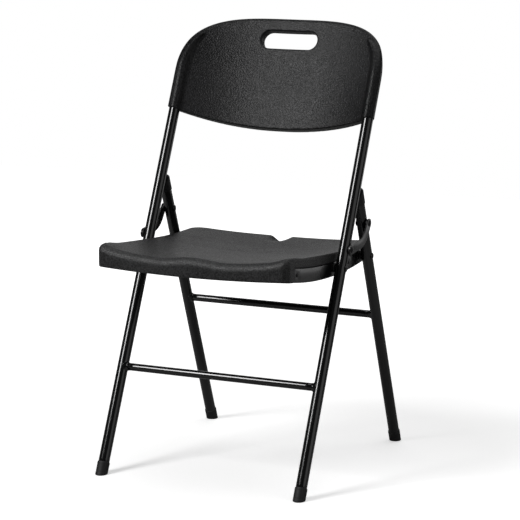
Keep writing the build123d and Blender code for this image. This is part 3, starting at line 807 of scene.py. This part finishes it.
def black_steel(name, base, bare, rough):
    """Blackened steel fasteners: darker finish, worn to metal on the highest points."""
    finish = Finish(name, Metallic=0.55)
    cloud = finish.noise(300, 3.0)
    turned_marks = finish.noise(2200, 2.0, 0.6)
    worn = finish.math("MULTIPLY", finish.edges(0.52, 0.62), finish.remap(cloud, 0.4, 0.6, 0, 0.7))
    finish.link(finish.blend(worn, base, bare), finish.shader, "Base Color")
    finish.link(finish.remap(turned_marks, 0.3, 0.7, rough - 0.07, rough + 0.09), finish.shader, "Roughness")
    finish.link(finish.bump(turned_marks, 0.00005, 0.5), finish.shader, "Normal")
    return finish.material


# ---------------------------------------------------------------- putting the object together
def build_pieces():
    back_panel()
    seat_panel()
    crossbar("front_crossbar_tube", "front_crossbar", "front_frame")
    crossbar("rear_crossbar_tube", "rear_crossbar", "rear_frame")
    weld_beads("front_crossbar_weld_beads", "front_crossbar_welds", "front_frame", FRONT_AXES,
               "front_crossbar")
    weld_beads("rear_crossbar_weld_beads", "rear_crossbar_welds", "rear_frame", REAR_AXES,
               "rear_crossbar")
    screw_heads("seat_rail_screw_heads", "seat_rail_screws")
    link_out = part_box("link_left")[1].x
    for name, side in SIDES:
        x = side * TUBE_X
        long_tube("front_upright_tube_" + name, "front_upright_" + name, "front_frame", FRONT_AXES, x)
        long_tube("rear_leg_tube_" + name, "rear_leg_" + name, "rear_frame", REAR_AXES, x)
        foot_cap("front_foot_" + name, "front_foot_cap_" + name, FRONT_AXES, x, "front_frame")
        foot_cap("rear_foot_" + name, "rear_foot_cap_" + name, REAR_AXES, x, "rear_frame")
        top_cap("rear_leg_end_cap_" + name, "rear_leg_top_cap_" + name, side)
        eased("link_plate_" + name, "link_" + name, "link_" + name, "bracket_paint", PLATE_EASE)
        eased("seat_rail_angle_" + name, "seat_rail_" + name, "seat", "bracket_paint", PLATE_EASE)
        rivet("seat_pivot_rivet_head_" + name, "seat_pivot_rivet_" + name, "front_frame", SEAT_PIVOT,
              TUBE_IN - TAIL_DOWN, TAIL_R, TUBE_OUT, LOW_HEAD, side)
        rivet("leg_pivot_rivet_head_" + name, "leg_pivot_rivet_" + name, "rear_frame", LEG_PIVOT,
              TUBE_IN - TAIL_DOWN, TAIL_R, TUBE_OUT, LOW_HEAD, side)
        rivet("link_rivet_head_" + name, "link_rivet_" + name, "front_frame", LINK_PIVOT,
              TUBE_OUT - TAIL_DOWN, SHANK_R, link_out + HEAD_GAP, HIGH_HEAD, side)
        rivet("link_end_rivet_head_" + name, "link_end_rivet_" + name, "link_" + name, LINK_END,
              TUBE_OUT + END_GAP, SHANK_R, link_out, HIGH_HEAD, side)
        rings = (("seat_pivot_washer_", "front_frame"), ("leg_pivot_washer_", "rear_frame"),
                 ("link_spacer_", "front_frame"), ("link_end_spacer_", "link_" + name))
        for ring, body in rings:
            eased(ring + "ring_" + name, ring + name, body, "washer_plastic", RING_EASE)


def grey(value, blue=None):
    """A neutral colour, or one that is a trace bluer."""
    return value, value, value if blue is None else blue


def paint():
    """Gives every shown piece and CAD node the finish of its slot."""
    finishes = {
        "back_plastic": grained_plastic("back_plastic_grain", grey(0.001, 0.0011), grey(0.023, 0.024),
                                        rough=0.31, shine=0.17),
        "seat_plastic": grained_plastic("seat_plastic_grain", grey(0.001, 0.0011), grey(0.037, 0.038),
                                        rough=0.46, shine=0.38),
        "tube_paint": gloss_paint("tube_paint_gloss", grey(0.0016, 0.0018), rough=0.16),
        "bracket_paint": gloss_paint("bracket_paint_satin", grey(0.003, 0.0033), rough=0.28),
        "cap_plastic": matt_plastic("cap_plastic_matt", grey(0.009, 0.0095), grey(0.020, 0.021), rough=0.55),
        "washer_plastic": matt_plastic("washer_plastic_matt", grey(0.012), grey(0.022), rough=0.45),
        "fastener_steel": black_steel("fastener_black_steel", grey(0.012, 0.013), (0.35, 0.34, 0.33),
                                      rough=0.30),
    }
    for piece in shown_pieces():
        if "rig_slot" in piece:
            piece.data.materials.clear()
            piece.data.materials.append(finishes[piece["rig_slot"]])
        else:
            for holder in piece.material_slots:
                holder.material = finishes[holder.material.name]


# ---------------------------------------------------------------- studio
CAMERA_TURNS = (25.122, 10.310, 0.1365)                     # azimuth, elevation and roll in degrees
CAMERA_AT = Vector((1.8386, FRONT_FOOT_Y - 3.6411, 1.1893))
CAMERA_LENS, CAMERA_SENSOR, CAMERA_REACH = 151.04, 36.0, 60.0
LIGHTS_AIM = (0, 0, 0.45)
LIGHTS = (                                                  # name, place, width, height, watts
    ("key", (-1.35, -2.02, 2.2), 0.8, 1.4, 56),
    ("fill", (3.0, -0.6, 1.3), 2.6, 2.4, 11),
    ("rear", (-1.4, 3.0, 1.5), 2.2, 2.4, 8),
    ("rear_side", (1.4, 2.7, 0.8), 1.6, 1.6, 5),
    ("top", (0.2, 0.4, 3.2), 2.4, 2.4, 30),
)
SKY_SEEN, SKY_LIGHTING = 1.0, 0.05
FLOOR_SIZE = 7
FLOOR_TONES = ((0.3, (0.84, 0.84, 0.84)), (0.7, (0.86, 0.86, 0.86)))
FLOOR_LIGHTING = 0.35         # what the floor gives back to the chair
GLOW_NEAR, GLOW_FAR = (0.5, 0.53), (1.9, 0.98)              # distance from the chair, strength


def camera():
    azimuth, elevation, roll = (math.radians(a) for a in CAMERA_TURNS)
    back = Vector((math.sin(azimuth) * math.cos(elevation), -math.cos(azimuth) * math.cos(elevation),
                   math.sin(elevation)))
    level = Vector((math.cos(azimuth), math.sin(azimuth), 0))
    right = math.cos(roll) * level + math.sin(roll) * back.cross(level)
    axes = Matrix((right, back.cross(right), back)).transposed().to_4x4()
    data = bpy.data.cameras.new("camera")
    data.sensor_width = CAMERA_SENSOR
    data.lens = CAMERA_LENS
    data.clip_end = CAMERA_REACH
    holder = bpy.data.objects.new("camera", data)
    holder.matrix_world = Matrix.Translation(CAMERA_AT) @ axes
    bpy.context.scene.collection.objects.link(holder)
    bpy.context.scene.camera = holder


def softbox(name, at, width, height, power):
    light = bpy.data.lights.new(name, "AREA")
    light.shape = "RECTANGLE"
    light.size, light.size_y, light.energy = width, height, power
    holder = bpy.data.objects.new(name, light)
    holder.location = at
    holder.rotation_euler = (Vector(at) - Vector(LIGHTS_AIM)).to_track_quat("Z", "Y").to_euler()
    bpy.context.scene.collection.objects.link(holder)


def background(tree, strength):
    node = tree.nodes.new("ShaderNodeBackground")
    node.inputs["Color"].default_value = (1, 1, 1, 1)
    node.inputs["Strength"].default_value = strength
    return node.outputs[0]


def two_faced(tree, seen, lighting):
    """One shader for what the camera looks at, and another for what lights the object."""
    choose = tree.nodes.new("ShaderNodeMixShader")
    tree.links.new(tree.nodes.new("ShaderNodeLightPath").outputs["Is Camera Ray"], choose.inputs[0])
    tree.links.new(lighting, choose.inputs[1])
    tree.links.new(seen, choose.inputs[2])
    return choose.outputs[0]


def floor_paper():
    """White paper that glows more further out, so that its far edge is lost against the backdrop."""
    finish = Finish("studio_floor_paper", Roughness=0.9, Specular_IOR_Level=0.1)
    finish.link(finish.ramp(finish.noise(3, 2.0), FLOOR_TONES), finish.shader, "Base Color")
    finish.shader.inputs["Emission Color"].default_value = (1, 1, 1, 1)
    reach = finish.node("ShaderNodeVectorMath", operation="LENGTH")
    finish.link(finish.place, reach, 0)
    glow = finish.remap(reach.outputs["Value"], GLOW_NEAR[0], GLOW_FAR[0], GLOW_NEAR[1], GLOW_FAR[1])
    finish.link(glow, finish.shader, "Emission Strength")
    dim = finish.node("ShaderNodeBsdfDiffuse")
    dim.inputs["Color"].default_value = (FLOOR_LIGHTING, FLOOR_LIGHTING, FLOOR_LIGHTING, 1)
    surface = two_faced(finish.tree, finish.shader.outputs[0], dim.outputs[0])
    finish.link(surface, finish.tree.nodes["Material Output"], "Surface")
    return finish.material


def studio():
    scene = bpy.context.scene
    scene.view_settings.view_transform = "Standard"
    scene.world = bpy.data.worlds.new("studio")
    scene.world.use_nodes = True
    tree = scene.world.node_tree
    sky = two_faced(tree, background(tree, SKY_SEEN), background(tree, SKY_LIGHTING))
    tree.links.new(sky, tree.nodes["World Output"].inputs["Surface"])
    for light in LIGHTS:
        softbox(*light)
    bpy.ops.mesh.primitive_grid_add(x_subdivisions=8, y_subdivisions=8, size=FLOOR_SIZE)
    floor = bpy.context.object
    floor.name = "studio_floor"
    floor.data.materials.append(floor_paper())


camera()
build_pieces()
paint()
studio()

### YOUR GOAL
Write out, exactly as they stand, the lines from the one containing "for piece in" through the one containing "holder.material = finishes[holder.material.name]", both ends included.

### EXERCISE ANSWER
    for piece in shown_pieces():
        if "rig_slot" in piece:
            piece.data.materials.clear()
            piece.data.materials.append(finishes[piece["rig_slot"]])
        else:
            for holder in piece.material_slots:
                holder.material = finishes[holder.material.name]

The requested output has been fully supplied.